The aspiring dragonkiller probably already knows what he needs to do: lift weights, train hard, learn martial arts and weaponry, achieve a ferocious physical prowess, and practice doing dangerous things so that when the real danger appears he is ready to go at it. He needs to remember the principles he holds dear and use them as a spur to courageous action. He needs to pray hard, attend Mass, go to confession. The knights of the medieval songs were as devout as they were dangerous. Assured of their readiness to meet their maker, they could boldly face whatever monsters came before them. The dragonkiller’s pursuits will be greatly aided by making friends with other aspiring dragonkillers and other men of character.
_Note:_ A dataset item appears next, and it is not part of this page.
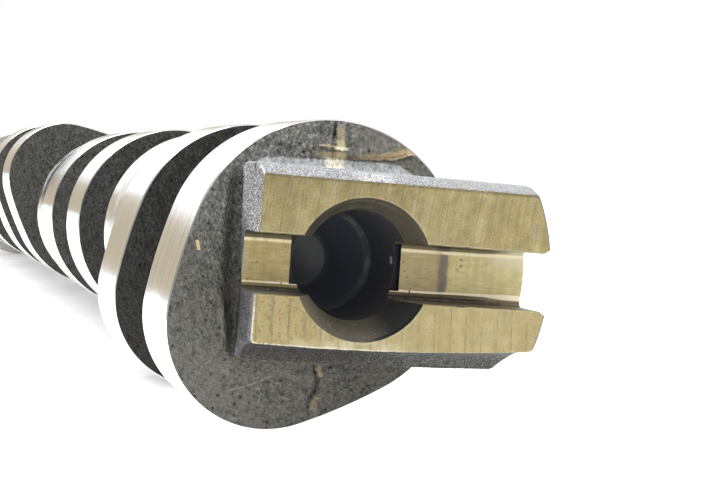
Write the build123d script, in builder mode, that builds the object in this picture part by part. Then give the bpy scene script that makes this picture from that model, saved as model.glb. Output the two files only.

As iron sharpens iron, he can help them and they can help him.
#3—Treat her with honor
Tomassi and the pedpillers provide a valuable service in constantly reminding us of the differences between men and women, differences that our popular culture and gender studies experts are eager to cover over. But they leave out duties and honors necessitated by these differences and instead recommend a ruthless and adversarial approach. This won’t do. Though one can (and should) take an adversarial approach to the matriarchy and militarized feminism, something else is required with the woman who might become the mother of your children.
To borrow a term from a great movie, redpill teaching encourages a man to seek not love, but a love experience, and many of them. As based as these people can be, they seem oblivious to the disastrous failure of our experiment in building a society dedicated to the pursuit of love experiences. Failure: because love experiences, though memorable, ultimately involve sampling, taking, and consuming, whereas love is an active and generous gift of the self.
Chivalrous frame requires a high estimation of a woman’s worth, as is consistent with the medieval Catholicism that informs chivalry. She is not to be sampled or consumed, but treated with honor. Such an approach doesn’t mean delusion, as the gurus like Tomassi fear, nor does it mean buffoonishly romantic sentimentality, nor does it mean forgetting ourselves as we project aspirations onto her.
Rather, it’s about a strong and generous approach to the fairer sex, with plenty of room for redpill boldness, high spirits, playfulness, and more, so long as they are done right. A man practices gallantry towards his lady not because she expects it, but because he is that kind of man, because it sets a the tone that he wants to set, because their time together is richer, because it brings out something in her and in him. The practical how-to for accomplishing this is difficult to prescribe. What works for you might not work for me, and visa versa. Either way, the better part is simply enjoying playing the cavalier and making our lady feel special and injecting our relationship with chivalrous energy. This is the essence of frame.
In Short
Chivalrous frame is something like noblesse oblige applied to romance: greatness of spirit PLUS the manifestation of that greatness in the generous treatment of others. There is tremendous power and energy in this frame and the man who cultivates it, following the example of the legendary St George the Dragonkiller.